My doctors and I have been on high alert since the beginning. With nothing more than a few wild guesses about what we’re fighting, we’ve had to prepare for all possible attacks. In the early months, we were slowly and methodically fortifying our defenses with genetic testing, regular growth scans, and a number of screenings to make sure my body was functioning as it should. A regimen of baby aspirin and a goal to stay well within my recommended range for weight gain were the only true offensive measures we could take.

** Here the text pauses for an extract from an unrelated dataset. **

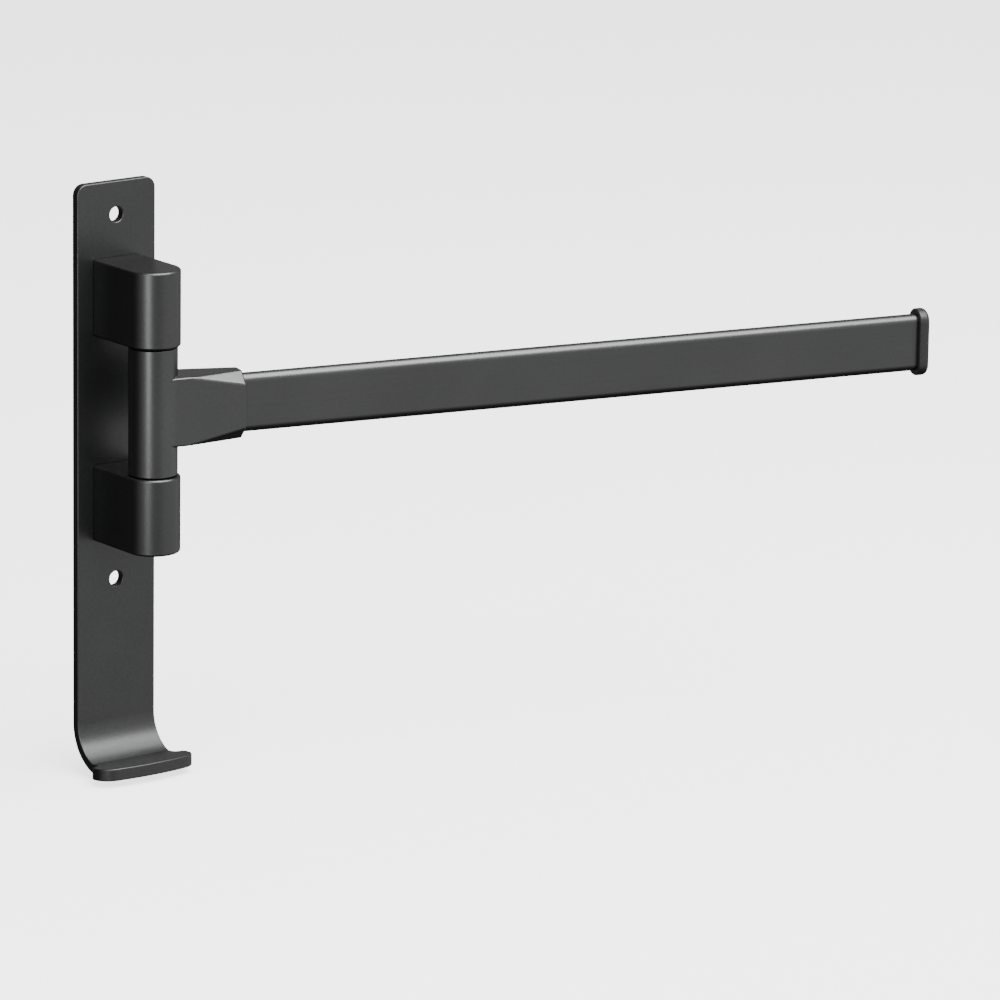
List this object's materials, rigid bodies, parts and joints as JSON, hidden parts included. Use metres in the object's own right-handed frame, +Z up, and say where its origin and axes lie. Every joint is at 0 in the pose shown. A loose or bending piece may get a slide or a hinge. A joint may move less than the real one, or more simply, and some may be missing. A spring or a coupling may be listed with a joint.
{
  "type": "swivel towel rack",
  "caption": "Wall-mounted towel rack: a narrow plate with a hook at its foot and a flat-sided bar that swings on a vertical pivot between lugs.",
  "frame": {"origin": "on the back face of the wall plate, on its centre line, level with the middle of the hinge", "axes": "+Y into the wall, +X along the wall towards the bar's end, +Z up"},
  "size_m": [0.3384, 0.1044, 0.2249],
  "materials": {
    "satin_charcoal_plate": "fine satin charcoal coating on bent aluminium strip",
    "satin_charcoal_lug": "fine satin charcoal coating on machined aluminium",
    "satin_charcoal_socket": "fine satin charcoal coating on cast aluminium",
    "satin_charcoal_bar": "fine satin charcoal coating on drawn aluminium tube",
    "moulded_charcoal_cap": "satin moulded plastic in the colour of the metal",
    "bright_steel": "ground stainless steel",
    "blackened_steel": "blackened steel screws",
    "spring_steel": "spring steel sheet",
    "black_acetal": "black acetal bearing plastic"
  },
  "bodies": {
    "wall_bracket": {"wall_plate": "satin_charcoal_plate", "upper_lug": "satin_charcoal_lug", "lower_lug": "satin_charcoal_lug", "upper_lug_screw_high": "blackened_steel", "upper_lug_screw_low": "blackened_steel", "lower_lug_screw_high": "blackened_steel", "lower_lug_screw_low": "blackened_steel", "pivot_pin": "bright_steel", "pin_plug": "blackened_steel", "thrust_washer": "bright_steel", "wave_washer": "spring_steel"},
    "swing_arm": {"swivel_socket": "satin_charcoal_socket", "upper_bush": "black_acetal", "lower_bush": "black_acetal", "bar_tube": "satin_charcoal_bar", "bar_set_screw_inner": "blackened_steel", "bar_set_screw_outer": "blackened_steel", "end_cap": "moulded_charcoal_cap"}
  },
  "joints": [
    {"name": "arm_swing", "type": "hinge", "parent": "wall_bracket", "child": "swing_arm", "pos_m": [0, -0.0277, 0], "axis": [0, 0, -1], "range_deg": [-12.8, 167.2]}
  ]
}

As my pregnancy progressed smoothly without any known threats to myself or my child, we’ve stepped up our surveillance instead of growing soft or complacent. Monthly growth scans morphed into weekly and biweekly NSTs, and regular kick counts became nearly obsessive monitoring of movements. We also revisited screenings that I passed previously just to make sure we don’t miss a sneak attack. At 32 weeks pregnant with a seemingly healthy baby girl who reminds me of her presence constantly, the stakes are ridiculously high.
The enemy seems to be everywhere and nowhere at the same time.

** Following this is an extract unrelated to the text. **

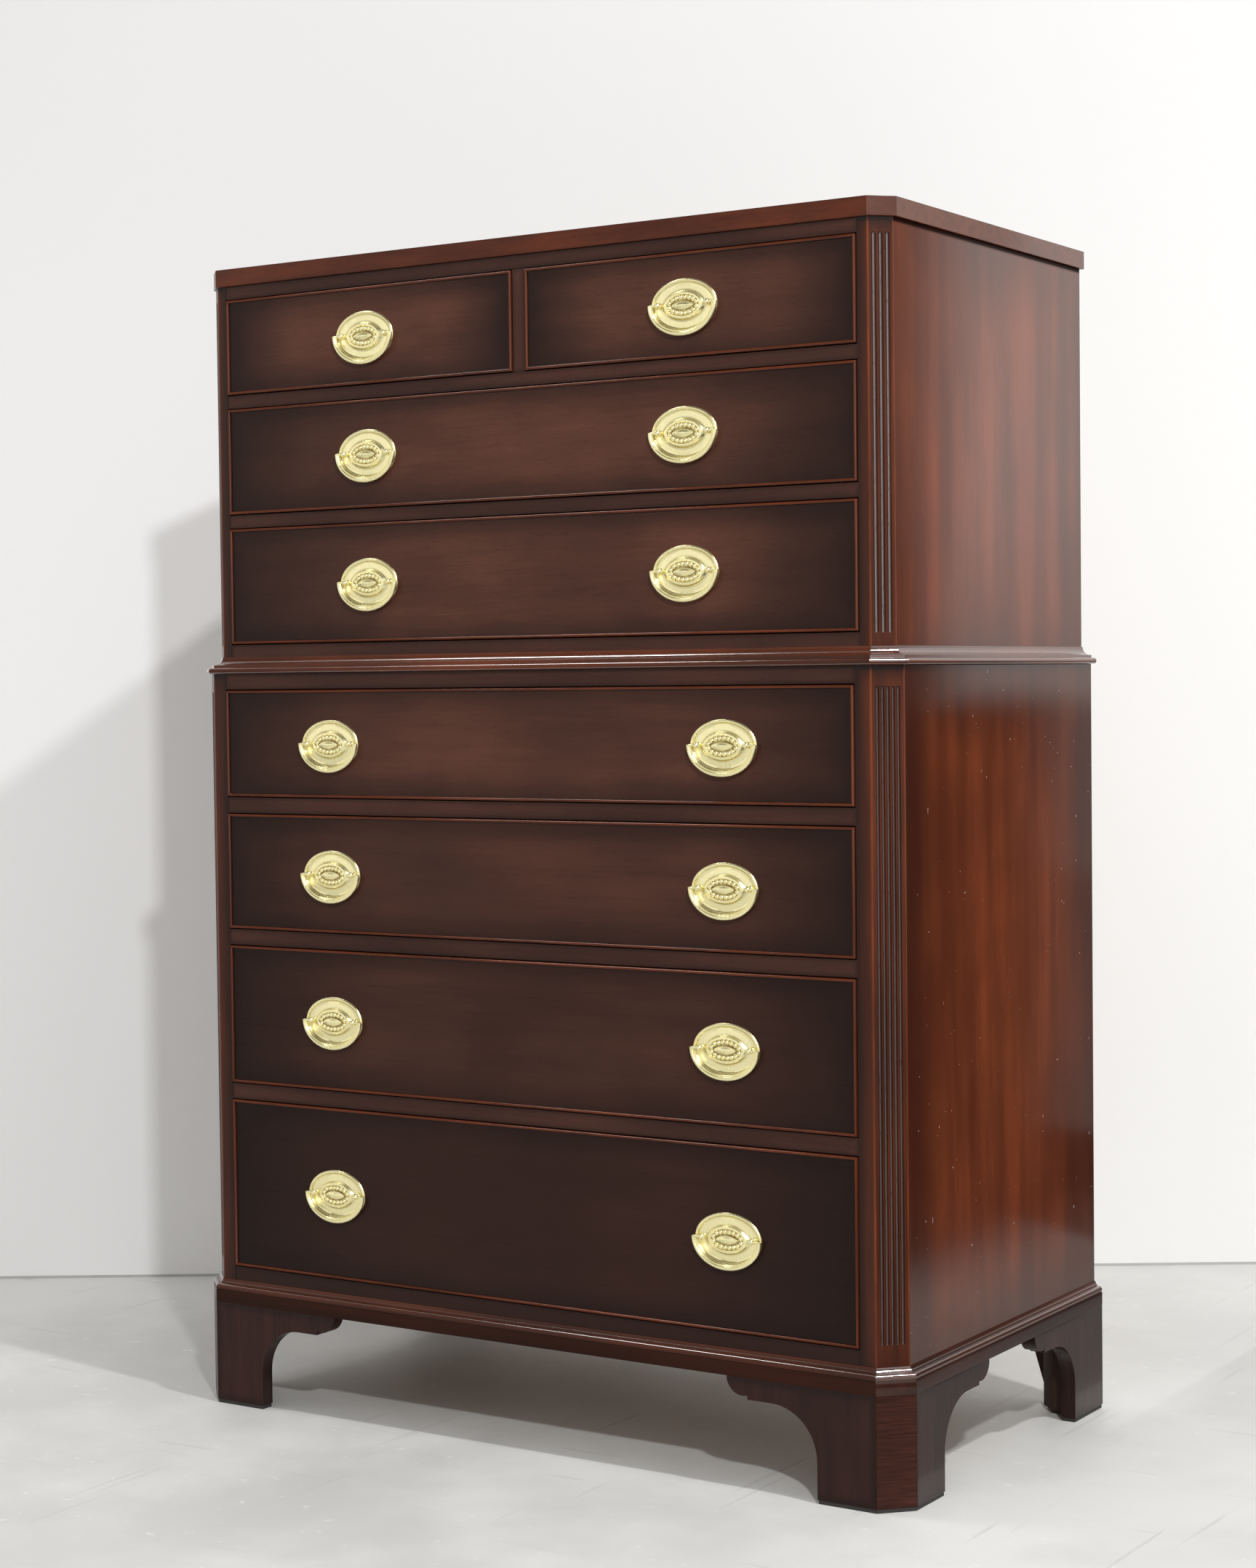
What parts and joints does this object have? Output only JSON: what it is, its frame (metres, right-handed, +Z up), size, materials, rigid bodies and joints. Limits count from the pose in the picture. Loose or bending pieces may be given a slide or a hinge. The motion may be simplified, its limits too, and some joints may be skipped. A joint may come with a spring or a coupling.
{
  "type": "chest on chest",
  "caption": "Tall two-stage chest of drawers on bracket feet, with canted fluted corners, beaded drawers and oval brass bail pulls.",
  "frame": {"origin": "on the floor, below the middle of the whole chest's box", "axes": "+Z up; -Y towards the viewer, the way the drawers open; +X to the right as seen from the front"},
  "size_m": [1.0004, 0.5396, 1.42],
  "materials": {
    "mahogany": "dark polished mahogany, straight grain, worn at the edges",
    "fluted_corner_mahogany": "polished mahogany, redder, with dark flutes",
    "drawer_lining": "bare aged lining wood",
    "inner_softwood": "bare aged softwood",
    "brass": "polished pale brass",
    "black_pad": "dull black"
  },
  "bodies": {
    "case": {"top_board": "mahogany", "upper_side_left": "mahogany", "upper_side_right": "mahogany", "upper_corner_left": "fluted_corner_mahogany", "upper_corner_right": "fluted_corner_mahogany", "upper_rails": "mahogany", "upper_runners": "inner_softwood", "waist_moulding": "mahogany", "lower_side_left": "mahogany", "lower_side_right": "mahogany", "lower_corner_left": "fluted_corner_mahogany", "lower_corner_right": "fluted_corner_mahogany", "lower_rails": "mahogany", "lower_runners": "inner_softwood", "case_bottoms": "inner_softwood", "back_boards": "inner_softwood", "base_moulding": "mahogany", "front_foot_left": "mahogany", "front_foot_right": "mahogany", "rear_foot_left": "mahogany", "rear_foot_right": "mahogany", "foot_pads": "black_pad"},
    "drawer_1": {"drawer_1_front": "mahogany", "drawer_1_box": "drawer_lining", "drawer_1_plates": "brass"},
    "drawer_2": {"drawer_2_front": "mahogany", "drawer_2_box": "drawer_lining", "drawer_2_plates": "brass"},
    "drawer_3": {"drawer_3_front": "mahogany", "drawer_3_box": "drawer_lining", "drawer_3_plates": "brass"},
    "drawer_4": {"drawer_4_front": "mahogany", "drawer_4_box": "drawer_lining", "drawer_4_plates": "brass"},
    "drawer_5": {"drawer_5_front": "mahogany", "drawer_5_box": "drawer_lining", "drawer_5_plates": "brass"},
    "drawer_6": {"drawer_6_front": "mahogany", "drawer_6_box": "drawer_lining", "drawer_6_plates": "brass"},
    "drawer_7": {"drawer_7_front": "mahogany", "drawer_7_box": "drawer_lining", "drawer_7_plates": "brass"},
    "drawer_8": {"drawer_8_front": "mahogany", "drawer_8_box": "drawer_lining", "drawer_8_plates": "brass"},
    "bail_1": {"bail_1": "brass"},
    "bail_2": {"bail_2": "brass"},
    "bail_3_left": {"bail_3_left": "brass"},
    "bail_3_right": {"bail_3_right": "brass"},
    "bail_4_left": {"bail_4_left": "brass"},
    "bail_4_right": {"bail_4_right": "brass"},
    "bail_5_left": {"bail_5_left": "brass"},
    "bail_5_right": {"bail_5_right": "brass"},
    "bail_6_left": {"bail_6_left": "brass"},
    "bail_6_right": {"bail_6_right": "brass"},
    "bail_7_left": {"bail_7_left": "brass"},
    "bail_7_right": {"bail_7_right": "brass"},
    "bail_8_left": {"bail_8_left": "brass"},
    "bail_8_right": {"bail_8_right": "brass"}
  },
  "joints": [
    {"name": "drawer_1_slide", "type": "slide", "parent": "case", "child": "drawer_1", "axis": [0, -1, 0], "range_m": [0, 0.34]},
    {"name": "drawer_2_slide", "type": "slide", "parent": "case", "child": "drawer_2", "axis": [0, -1, 0], "range_m": [0, 0.34]},
    {"name": "drawer_3_slide", "type": "slide", "parent": "case", "child": "drawer_3", "axis": [0, -1, 0], "range_m": [0, 0.34]},
    {"name": "drawer_4_slide", "type": "slide", "parent": "case", "child": "drawer_4", "axis": [0, -1, 0], "range_m": [0, 0.34]},
    {"name": "drawer_5_slide", "type": "slide", "parent": "case", "child": "drawer_5", "axis": [0, -1, 0], "range_m": [0, 0.35]},
    {"name": "drawer_6_slide", "type": "slide", "parent": "case", "child": "drawer_6", "axis": [0, -1, 0], "range_m": [0, 0.35]},
    {"name": "drawer_7_slide", "type": "slide", "parent": "case", "child": "drawer_7", "axis": [0, -1, 0], "range_m": [0, 0.35]},
    {"name": "drawer_8_slide", "type": "slide", "parent": "case", "child": "drawer_8", "axis": [0, -1, 0], "range_m": [0, 0.35]},
    {"name": "bail_1_swing", "type": "hinge", "parent": "drawer_1", "child": "bail_1", "pos_m": [-0.22615, -0.25315, 1.32275], "axis": [-1, 0, 0], "range_deg": [0, 170]},
    {"name": "bail_2_swing", "type": "hinge", "parent": "drawer_2", "child": "bail_2", "pos_m": [0.22615, -0.25315, 1.32275], "axis": [-1, 0, 0], "range_deg": [0, 170]},
    {"name": "bail_3_left_swing", "type": "hinge", "parent": "drawer_3", "child": "bail_3_left", "pos_m": [-0.2246, -0.25315, 1.18085], "axis": [-1, 0, 0], "range_deg": [0, 170]},
    {"name": "bail_3_right_swing", "type": "hinge", "parent": "drawer_3", "child": "bail_3_right", "pos_m": [0.2246, -0.25315, 1.18085], "axis": [-1, 0, 0], "range_deg": [0, 170]},
    {"name": "bail_4_left_swing", "type": "hinge", "parent": "drawer_4", "child": "bail_4_left", "pos_m": [-0.2246, -0.25315, 1.02585], "axis": [-1, 0, 0], "range_deg": [0, 170]},
    {"name": "bail_4_right_swing", "type": "hinge", "parent": "drawer_4", "child": "bail_4_right", "pos_m": [0.2246, -0.25315, 1.02585], "axis": [-1, 0, 0], "range_deg": [0, 170]},
    {"name": "bail_5_left_swing", "type": "hinge", "parent": "drawer_5", "child": "bail_5_left", "pos_m": [-0.2786, -0.26565, 0.8308], "axis": [-1, 0, 0], "range_deg": [0, 170]},
    {"name": "bail_5_right_swing", "type": "hinge", "parent": "drawer_5", "child": "bail_5_right", "pos_m": [0.2786, -0.26565, 0.8308], "axis": [-1, 0, 0], "range_deg": [0, 170]},
    {"name": "bail_6_left_swing", "type": "hinge", "parent": "drawer_6", "child": "bail_6_left", "pos_m": [-0.2786, -0.26565, 0.6716], "axis": [-1, 0, 0], "range_deg": [0, 170]},
    {"name": "bail_6_right_swing", "type": "hinge", "parent": "drawer_6", "child": "bail_6_right", "pos_m": [0.2786, -0.26565, 0.6716], "axis": [-1, 0, 0], "range_deg": [0, 170]},
    {"name": "bail_7_left_swing", "type": "hinge", "parent": "drawer_7", "child": "bail_7_left", "pos_m": [-0.2786, -0.26565, 0.49245], "axis": [-1, 0, 0], "range_deg": [0, 170]},
    {"name": "bail_7_right_swing", "type": "hinge", "parent": "drawer_7", "child": "bail_7_right", "pos_m": [0.2786, -0.26565, 0.49245], "axis": [-1, 0, 0], "range_deg": [0, 170]},
    {"name": "bail_8_left_swing", "type": "hinge", "parent": "drawer_8", "child": "bail_8_left", "pos_m": [-0.2786, -0.26565, 0.2799], "axis": [-1, 0, 0], "range_deg": [0, 170]},
    {"name": "bail_8_right_swing", "type": "hinge", "parent": "drawer_8", "child": "bail_8_right", "pos_m": [0.2786, -0.26565, 0.2799], "axis": [-1, 0, 0], "range_deg": [0, 170]}
  ]
}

I’m aware of how paranoid this viewpoint may seem to others. We have an amazingly loving grandmother who told us with confidence that what happened to Arthur was just a tragic fluke. We should go on to have six more healthy children. It’s just that simple. We also had a slightly insensitive provider who tried to dismiss my fears by saying “You carried to term safely last time, why are you worried about doing it again?” And these women may be right. I really want them to be right (except for maybe the six more children part). Maybe Arthur was one in a million – a perfectly healthy baby born to a perfectly healthy mother and taken by a random and catastrophic combination of events that will never happen again.
It’s a possibility, but neither my doctors nor I are willing to bet my little girl’s survival on it. There may have been an underlying problem with Arthur or with me that went undiagnosed. Maybe posting extra lookouts and preparing for an attack will help us defend my baby girl. As long as we have an arsenal of medical knowledge at our disposal, we’ll use it to keep her safe.

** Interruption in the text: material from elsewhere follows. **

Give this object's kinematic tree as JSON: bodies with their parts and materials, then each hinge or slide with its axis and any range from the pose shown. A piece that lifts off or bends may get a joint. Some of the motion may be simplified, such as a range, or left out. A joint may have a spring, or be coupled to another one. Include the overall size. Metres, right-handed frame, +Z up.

Being high risk without a diagnosis has been an ongoing emotional struggle for me.
I’m thankful to be having what seems to be a healthy pregnancy, and I’d like to take some comfort in that. But we have valid reasons to fear the worst and constantly watching for potential complications is exhausting.
This week felt especially hard. At the request of my providers, I started checking my blood sugar levels four times a day. I’ve passed every glucose tolerance test so far, but our baby is measuring in the 90th percentile and we want to make sure her size doesn’t have anything to do with gestational diabetes. I’m happy to double check for this and anything else that I can, but every finger prick is a physical reminder of the unknown followed by fleeting reassurance that all is well. My blood sugar looks good today, but I’ll check again tomorrow… and the next day. We also had our first NST last week and the results were similar. Baby girl looked great, but we’ll check again next week and the week after to make sure she’s still safe.
I wouldn’t want it any other way, this high level of vigilance is definitely the right thing for us. But I hope there’s a time in the near future that we can dismiss the extra lookouts and sleep soundly knowing we’re no longer in hostile territory.
Or better yet, not sleep at all because we’re busy tending to a healthy, squirming baby. Lack of sleep is what all of the finger wagging strangers keep warning us about these days, so maybe, just maybe, we’ll be in that amazing sleep-deprived state soon.